Amtsgericht Wuppertal Kurzer Prozess nach langer Drogengeschichte
Wuppertal / Leverkusen · Vor dem Wuppertaler Amtsgericht wurde gegen einen 35-jährigen Leverkusener verhandelt, der seine von ihm getrennt lebende Ehefrau in Wuppertal bei mehreren Gelegenheiten bedrängt, bedroht und beraubt hatte. Er brauchte Geld für seinen Heroinkonsum.
Am 15. März 2019 hatte er ihr laut Anklage in den City-Arkaden aufgelauert, acht Euro gefordert und auf der Suche nach ihrem Geld aggressiv ihre Tasche durchwühlt. Körperliche Misshandlung in Form einer Ohrfeige stritt der Angeklagte ab, das konnte auch nicht bewiesen werden. Denn seine bald Ex-Frau als Opfer und Zeugin verweigerte vor Gericht jede Aussage und hätte am liebsten auch ihre Anzeige zurückgezogen. Das stieß bei der Richterin auf völliges Unverständnis, auch mit Blick auf die bisher entstandenen Kosten: „Das sollten Sie sich vorher überlegen. Erst setzen sie die ganze Justiz in Marsch, und dann machen Sie einen Rückzieher?“
Ähnliches versuchte auch ihre Freundin, die sich als Zeugin angeblich an nichts erinnern konnte – sie wolle nicht in die Sache reingezogen werden. Aber der Hinweis auf Zwangsgelder schien ihrem Gedächtnis auf die Sprünge zu helfen. Sie bestätigte nicht nur den Übergriff in den City-Arkaden, sondern auch den vor der Rossmann-Filiale einige Momente später und einen weiteren Streit im Hauptbahnhof. Ob der Angeklagte dabei Geld erbeutet habe? Das konnte sie nicht mit Bestimmtheit sagen, sie habe sich mit den beiden Kindern in Sicherheit gebracht. Und überhaupt habe man sich schon länger vor dem aufdringlichen Angeklagten retten müssen – sogar mit einer Waschmaschine hinter der Wohnungstür.
Beim Vorfall am 18. März in Ronsdorf auf der Nibelungenstraße, als der Angeklagte in den Bus gesprungen sei und seiner Frau die Handtasche habe rauben wollen, da habe sie danebengestanden. Ihre Freundin habe die Geldscheine aus der Geldbörse in der Hosentasche verschwinden lassen, beim Handgemenge sogar das Portemonnaie mit dem Münzgeld zurückerobern können.

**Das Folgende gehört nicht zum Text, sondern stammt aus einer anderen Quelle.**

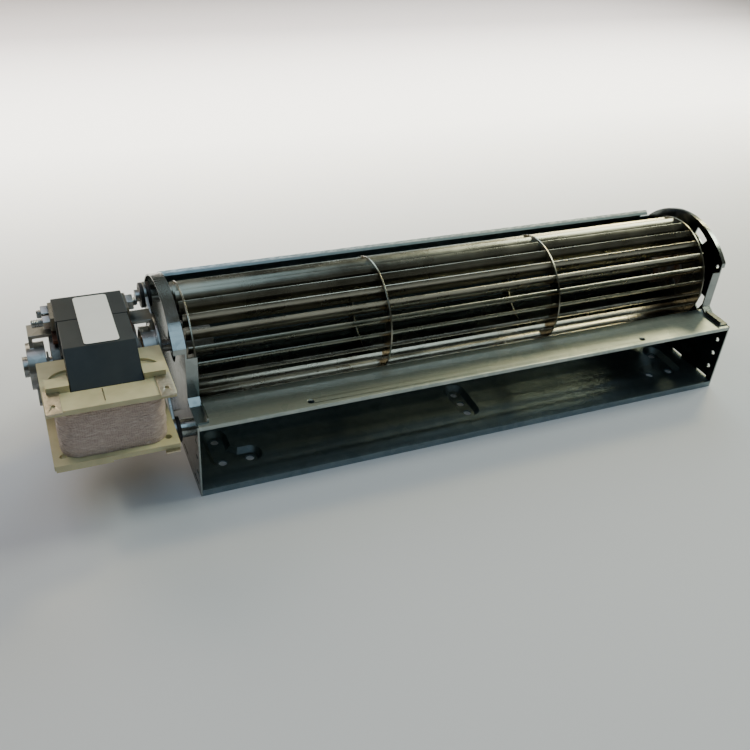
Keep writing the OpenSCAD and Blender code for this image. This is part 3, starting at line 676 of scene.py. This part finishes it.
copper = plain_metal("copper", (0.09, 0.045, 0.03), 0.45)
iron = plain_metal("rotor_iron", (0.07, 0.068, 0.065), 0.42)
steel = plain_metal("bright_steel", (0.3, 0.3, 0.29), 0.27)
black_steel = plain_metal("black_oxide", (0.03, 0.03, 0.032), 0.4)
hub = plain_metal("hub_metal", (0.12, 0.12, 0.11), 0.4)
dusty_hub = stained_metal("hub_dusty", (0.18, 0.165, 0.14), (0.13, 0.07, 0.03), 0.4)
rubber = moulded("black_rubber", (0.015, 0.015, 0.016), (0.008, 0.008, 0.009), 0.55)
felt = moulded("felt", (0.42, 0.38, 0.3), (0.3, 0.27, 0.21), 0.9)
washer = moulded("washer_plastic", (0.5, 0.47, 0.4), (0.4, 0.37, 0.31))
paper = moulded("white_label", (0.86, 0.86, 0.85), (0.82, 0.82, 0.81), 0.4)
tape = wound_tape("coil_tape", (0.48, 0.37, 0.32), (0.33, 0.245, 0.21), (0.68, 0.58, 0.52))

SIDE_PLATES = ("side_plate_left", "side_plate_right")
WHEEL_SHEETS = ("wheel_blades", "wheel_disc_left", "wheel_disc_right", "wheel_ring_left", "wheel_ring_right")
PACKETS = ("stator_pole_stack", "stator_coil_stack")
SHADING_RINGS = ("shading_ring_top", "shading_ring_bottom")
TERMINALS = ("terminal_left", "terminal_right", "terminal_lower")
BRACKETS = ("bearing_bracket_left", "bearing_bracket_right", "motor_mount_bracket")
SHAFTS = ("motor_shaft", "stub_shaft")
RUBBERS = ("end_bearing_rubber", "mount_rubber_upper", "mount_rubber_lower")
SMALL_FASTENERS = ("mount_screws", "stack_nuts", "earth_nut", "hub_rivets", "mount_rivets")

assign(sheet, "shelf")
assign(plate, *SIDE_PLATES)
assign(shaded_duct, "scroll_shell")
assign(wheel, *WHEEL_SHEETS)
assign(hub, "wheel_hub_left", "rotor_cage")
assign(dusty_hub, "wheel_hub_right")
assign(zinc, "stack_screws", "earth_screw", *SMALL_FASTENERS)
assign(black_steel, "hub_set_screw")
assign(steel, *SHAFTS)
assign(stack, *PACKETS)
assign(iron, "rotor_core")
assign(copper, "coil_winding", *SHADING_RINGS)
assign(cream, "coil_former")
assign(tape, "coil_tape")
assign(tinned, *TERMINALS)
assign(bracket, "bearing_cap", *BRACKETS)
assign(bronze, "bearing_bush_left", "bearing_bush_right", "end_bearing_bush")
assign(felt, "oil_felt_left", "oil_felt_right")
assign(washer, "thrust_washer_left", "thrust_washer_right")
assign(rubber, *RUBBERS)
assign(paper, "rating_label")


# Edges

smoothing = make_smoothing()
round_edges(0.4, *SIDE_PLATES, segments=3)
round_edges(0.25, "scroll_shell", segments=3)
round_edges(0.22, "shelf")
round_edges(0.12, *WHEEL_SHEETS)
round_edges(0.35, "coil_former", *PACKETS)
round_edges(0.3, "wheel_hub_left", "wheel_hub_right", "bearing_cap", *RUBBERS, *SMALL_FASTENERS)
round_edges(0.25, *BRACKETS, *SHAFTS)
round_edges(0.18, *TERMINALS, *SHADING_RINGS)


# Pieces in place of solids

# The two long screws stand a half-turn from each other about the shaft
SCREW_Y = 8.5 * MM
SCREW_Z = 21.3 * MM
SCREW_RADIUS = 2 * MM
screw_centres = [(AXIS_Y + side * SCREW_Y, AXIS_Z + side * SCREW_Z) for side in (-1, 1)]

earth_lo, earth_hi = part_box("earth_screw")
earth_centre = ((earth_lo.y + earth_hi.y) / 2, (earth_lo.z + earth_hi.z) / 2)
earth_radius = (earth_hi.z - earth_lo.z) / 2

make_coil_tape(tape)
make_label(paper)
make_threaded_rods("threaded_screws", "stack_screws", screw_centres, SCREW_RADIUS, zinc)
make_threaded_rods("threaded_earth", "earth_screw", [earth_centre], earth_radius, zinc)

Aber mit dem Wohnungsschlüssel sei der Räuber wieder aus dem Bus gesprungen.
Damit habe er sich in ihrer Wohnung eingeschlossen. Zugedröhnt wurde er erst am 23. März durch die Polizei, die er beleidigte, festgenommen. Außer Methadon und Heroin habe auch Alkohol zum Regelmäßigen gehört -.zwei Flaschen Wodka pro Tag, wie er gegenüber dem Gutachter zugab. Der hielt deshalb eine verminderte Schuldfähigkeit für möglich.
Den Lebenslauf des Angeklagten habe er sich genau angeschaut: mit sechs Jahren aus der Türkei nach Deutschland gekommen, eine freudlose Jugend, bereits mit 13 Jahren das Cannabisrauchen angefangen. Danach eine ganze Reihe auch drogenbedingter Strafverfahren. Die Richterin charakterisierte ihn als Bewährungsversager, als unsteten Therapieabbrecher und als sozial ungefestigt. Mehrmals rausgeflogen beim Vater, der als gewalttätig und alkoholkrank beschrieben wurde, hoffe der Angeklagte jetzt auf einen Neuanfang bei seiner Mutter in Wuppertal. Voraussetzung: eine erfolgreiche Entzugstherapie, für die der Gutachter drei Jahre kalkulierte.
Das Urteil kam dem entgegen: Wegen versuchten Raubes und Beleidigung sofort zwei Jahre Haft ohne Bewährung, aber mit einer Therapie in einer Entzugsklinik als vermutlich letzter Chance. Obwohl eine positive Prognose nicht am Horizont zu erkennen sei, wie die Richterin bedauernd urteilte.
Der Angeklagte nahm das Urteil sofort an.